The final statement was given by charity worker Jonathan Stevenson, 26, who finished by telling the jury:
“We all know that times change, and what was acceptable in one era may not be acceptable in another. You have heard of how it was once legal to own other people, how it was illegal for women to vote. Well one way or another we are going to have to stop burning coal and move on from the fossil fuel era. And that means that the law will eventually have to change and acknowledge the harm that carbon emissions do to all of us, by making them illegal. The only question is whether the law will catch up in time for there to be anything left to protect.”
Let’s hope the jury agree with him and the other defendents. Hopefully they have watched the Kingsnorth film, which opens with a quote from Martin Luther King: “A time comes when silence is betrayal”….
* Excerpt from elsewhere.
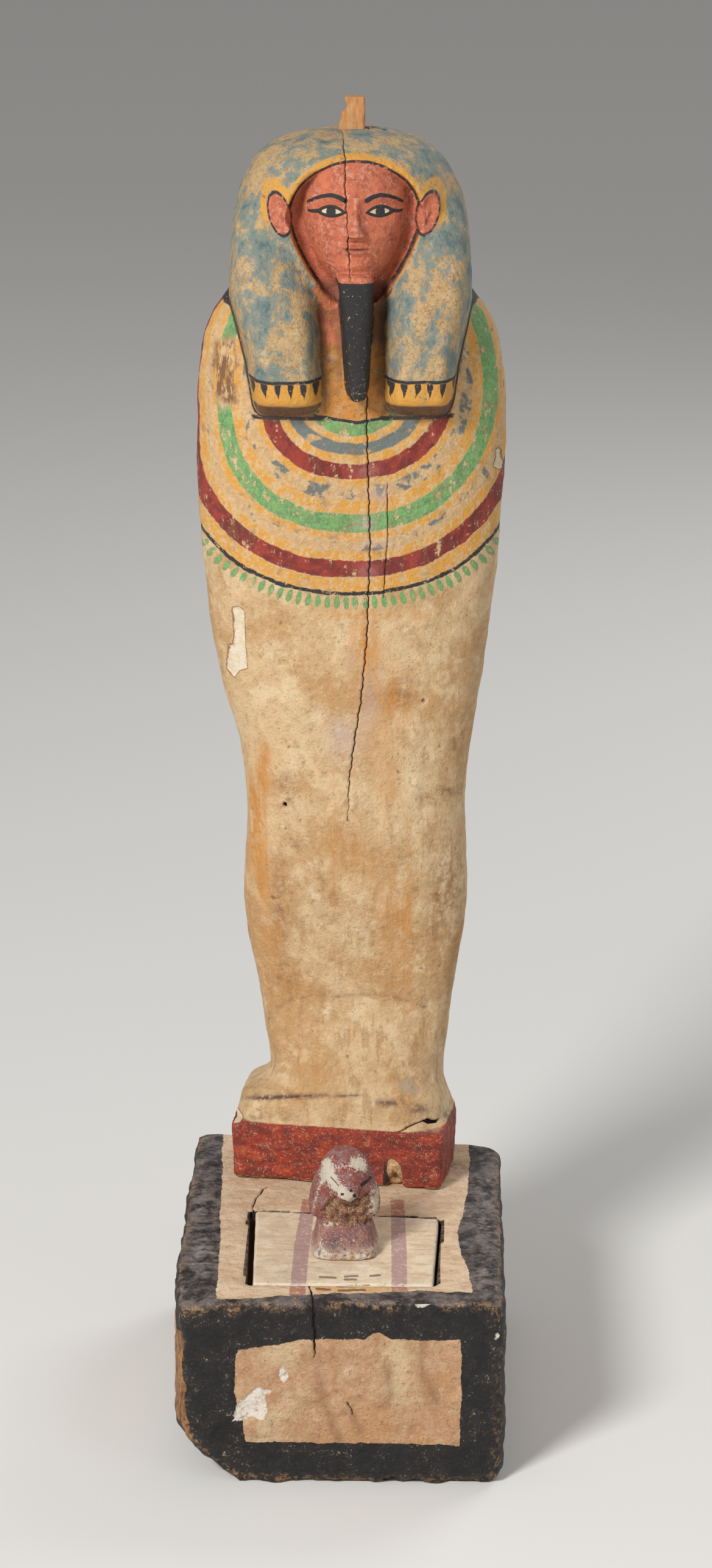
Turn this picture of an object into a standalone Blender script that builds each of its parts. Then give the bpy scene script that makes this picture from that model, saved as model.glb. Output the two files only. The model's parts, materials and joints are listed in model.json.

The fake signalmen in this story are just like the government here in the UK, they are not telling us what is coming, their many spin doctors know what is a foot already, yet they still continue to concentrate on recovery and growth, this is where the problem lies, growth is using up the resorces faster that ever, an end to the motor vehicle needs to be brough forward as fuel costs get rarer and more expensive.
Leaving the most important reserves in the ground until we need them is what has happened through default in the UK in the past, Maggie saw waste to our coal production by importing cheaper coal which inadvertantly kept ours from being dug up and used up.
Winter time is where the most problems would occur, there is a saying that heat is half meat, keep yourself warm and you only need half the food to sustain the well being of the human body.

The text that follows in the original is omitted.